Yes, especially in the early days: projectiles were quite common at our gigs. There was a great deal of spitting. I remember being spat at one night and watching this arc of thick phlegm moving towards me and just not being able to close my mouth in time and thinking 'Yum, cider and black.' We played Swansea's Singleton Park in the early 90's at one of those Heineken festivals. Cardiff City and Swansea City fans had a full-scale battle. After kicking seven shades out of each other, they then turned their blood-lust upon us. Flagon bottles were flying at us from all directions. I think that was the night that someone hit Nicky on the side of the head with a flagpole.

Legend has it that, through the '90s, you were out-drinking Dylan Thomas.

I wish it was that heroic. When the band started taking off, I never felt like a rock star or any of that rubbish. If anything, it took being in a band to make me start living like so so many people I knew back in the Valleys. Going out weekend getting pissed and laid. I was finally out of my bedroom and having a great time. In terms of booze, I was never in Dylan Thomas' league. I had 10 great years of drinking and was never in any danger of becoming an alcoholic. I just loved drinking.

What's the last record that changed your life?

For the past four years or so, John Cale's Paris 1919. I had it when I was young and maybe liked one song on it at the time. But it's one of those that I kept revisiting and discovered more and more in it. Recently, it started sounding to me liek the greatest album ever made. Or at least the greatest record ever made by a Welshman.

Talking of which, do you agree that it's socially acceptable to take the piss out of the Welsh?

Well it seems like it's OK for AA Gill to call us, "ugly, pugnacious little trolls" or Anne Robinson to ask, "What exactly is the point of the Welsh?" I prefer to look at it positively. As young Welshmen, we grew up in such a glorious era in which to be angry. Everything was so black and white. There was no grey areas.
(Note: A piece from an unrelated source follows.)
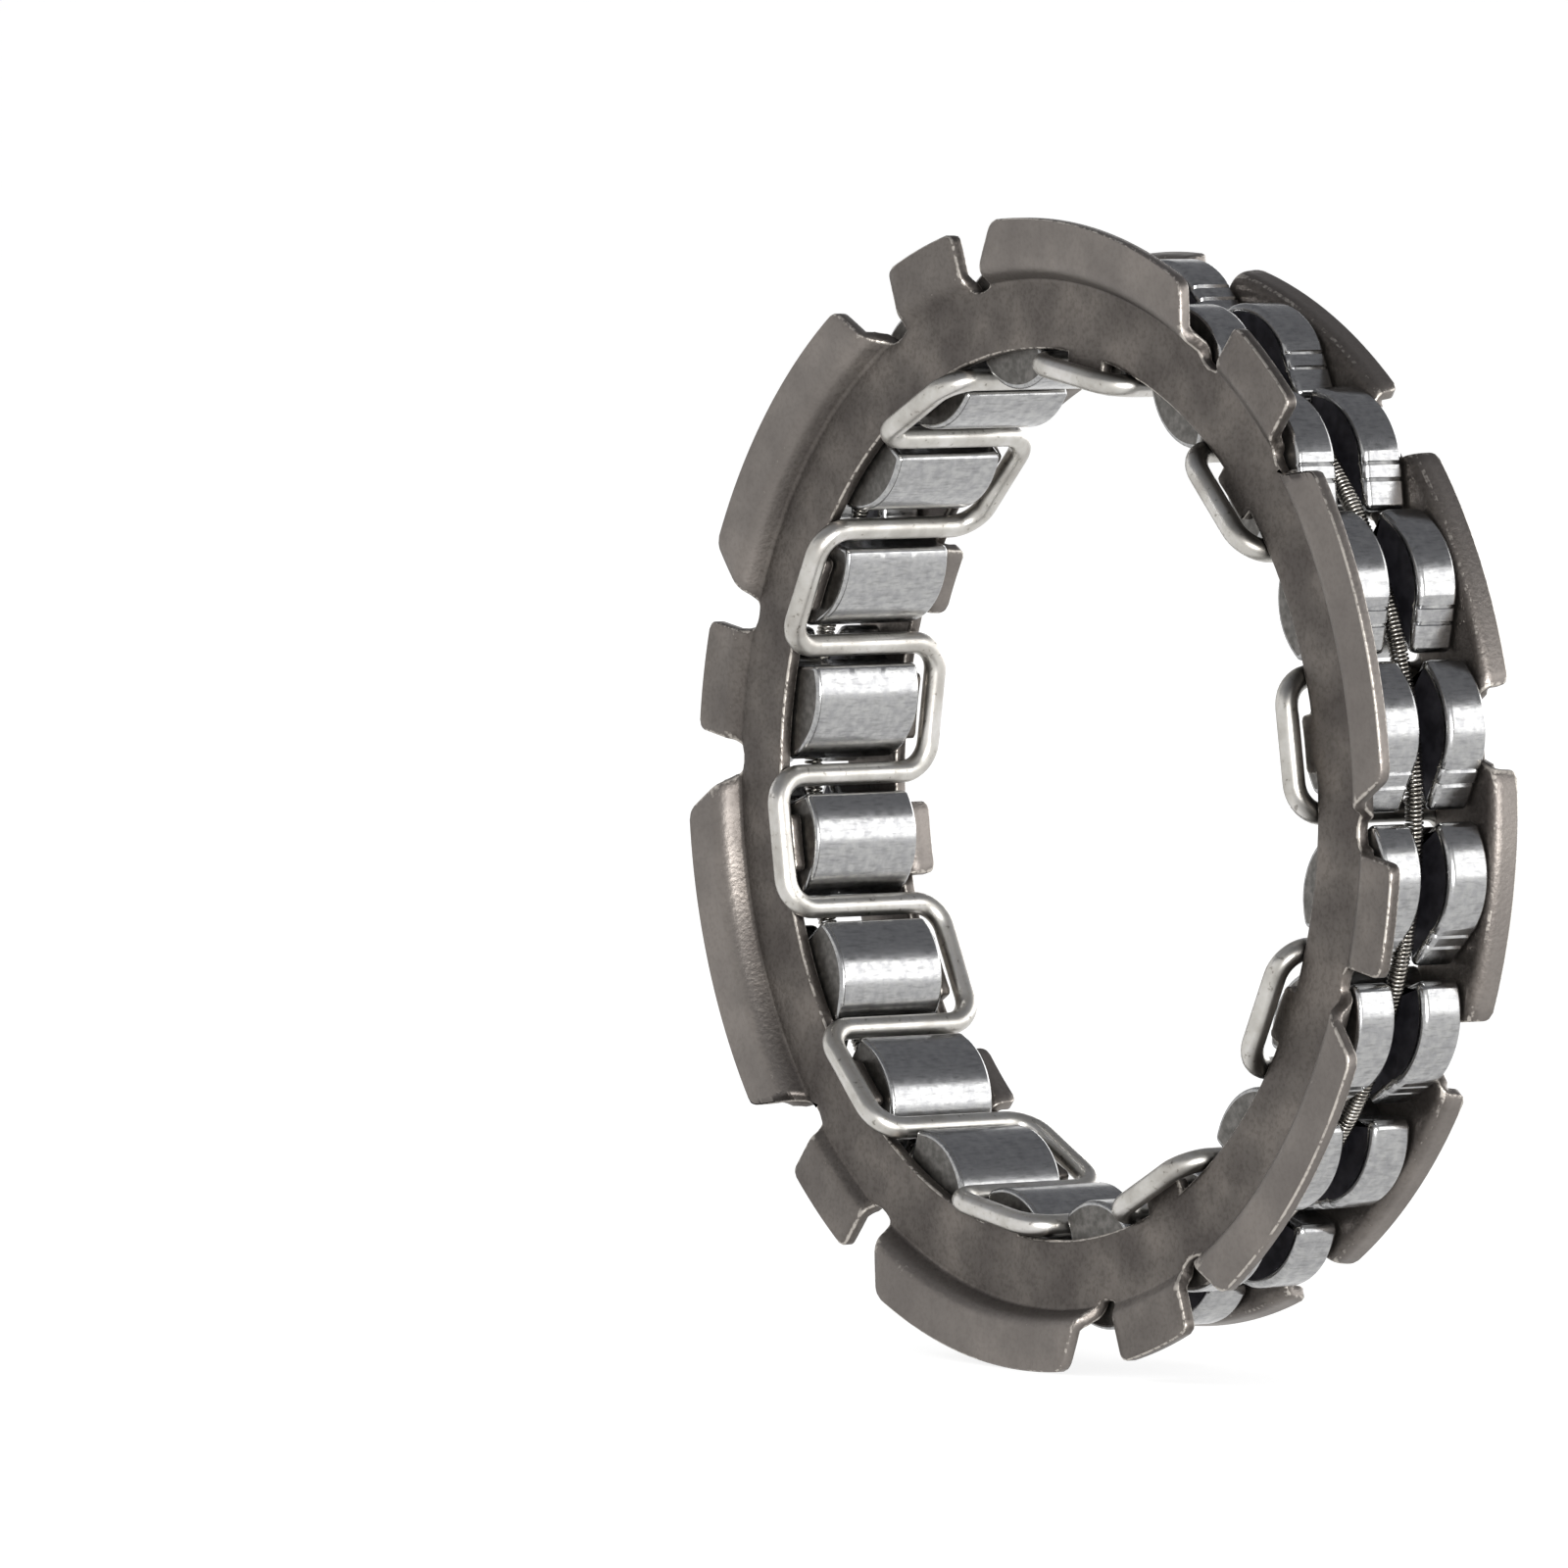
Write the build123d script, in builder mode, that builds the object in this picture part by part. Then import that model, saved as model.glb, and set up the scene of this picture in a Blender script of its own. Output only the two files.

You knew what you hated and why you hated it. It was easy to pick your targets. We knew that people were dismissing us as useless troglodytes with no musical lineage or heritage. It's that what gave the Manics that extra little kick-start down the back-straight that we knew we could use. The chip on the shoulder we turned to our advantage.

Name the three worst bands of all time?

Nirvana would be one of them. They destroyed a generation of people - they gave them a gateway to an alternative world without getting a badge first and took them to that world which, at the end of the day, was just bad metal. I've always despised The Teardrop Explodes. There was always a band in college that people loved and you just knew they were wrong. These people didn't like The Clash or Wah! but they loved the Teardrops. Everything was shit about The Teardrop Explodes - their clothes, their music, their girlfriends. Johnny Cash I can't be arsed with, but I hate The Doors even more. They'll always get me out of the room. I could never, ever be friends with anyone who thought The Doors were any good. You can always spot a fan. They have crap haircuts and leather jackets and hate their mothers. The Doors were even worse that The Damned, who were the musical version of the worsr bits of Tiswas.

Does it hack you off that Richey Edwards is lumped in with the likes of Cobain and Morrison as a classic rock'n'roll casualty?

He disappeared in a cryptic hashion, so I can't get worked up about the fact that he's part of this rock mythology. I just wish he got more points for style. There was nothing wilfully cinematic in the Hollywould sense about his disappearnce. It was a Vauxhall car on the Severn Bridge with Embassy fag packets inside it on a grey, rainy day. You can't get more British or dour than that. It's more Reggie Perrin than rock'n'roll.

Lots of people are convinced that you know exactly what happened to Richey.

Taxi drivers, mainly. If I was to get too upset about that, I'd be extremely naïve and simply not strong enough to realise that we reaped what we sowed in terms of how we set the band up to be interpreted in the widest sense. Whenever I get angry about the way Richey is remembered, I have to remind myself that I'm not his father, mother or sister. I don't really know how much that hurts.